The commission must act upon applications for COAs within a reasonable time, not more than 180 days from the date of the application.  A COA for relocation or demolition of a historic property may be delayed up to 365 days—depending on the circumstances—for the commission to negotiate for preservation of the building or site.

The commission must hold an evidentiary hearing so that parties have a right to be heard in a contested case.  The statute allows that the commission may hold a public hearing (for comments from the general public, not just the parties) when deemed necessary. For more on the distinction between an evidentiary hearing and a public hearing see this blog by Frayda Bluestein.  Regardless of the type of hearing, all meetings of the preservation commission are subject to the NC Open Meetings Law.

During the evidentiary hearing, the commission hears evidence and sworn testimony from the parties.  The record should include competent, material and substantial evidence that the proposed project meets the established standard—it is congruent with the district. The commission should provide a written decision, including a determination of any contested facts, to the applicant, property owner, and interested parties that have requested the decision.  The commission may apply reasonable conditions to a COA to bring the project in compliance with the standards. An aggrieved party may appeal a commission decision on a COA to the Board of Adjustment.
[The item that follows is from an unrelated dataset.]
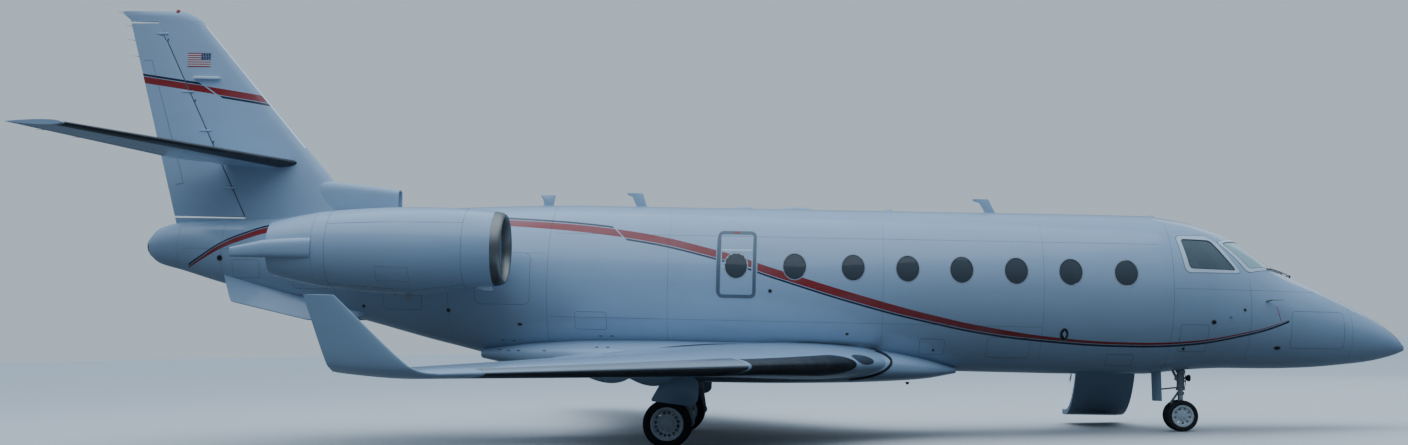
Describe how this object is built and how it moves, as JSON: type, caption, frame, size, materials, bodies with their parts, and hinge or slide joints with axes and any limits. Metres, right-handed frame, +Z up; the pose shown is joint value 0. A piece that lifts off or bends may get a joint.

For more on quasi-judicial procedures, see these blogs by David Owens on testimony, opinions, and ex parte evidence.

Conclusion

The state has charged local historic preservation commissions with an important task—to safeguard, promote, and conserve our historical heritage.  To that end, those commissions are authorized to research historic sites and districts, plan for preservation, and even acquire property for preservation.  Moreover, the state has authorized preservation commissions to ensure the appropriateness of new development in the many historic properties and districts around the state, following the legal procedures and guidelines provided in state and local laws.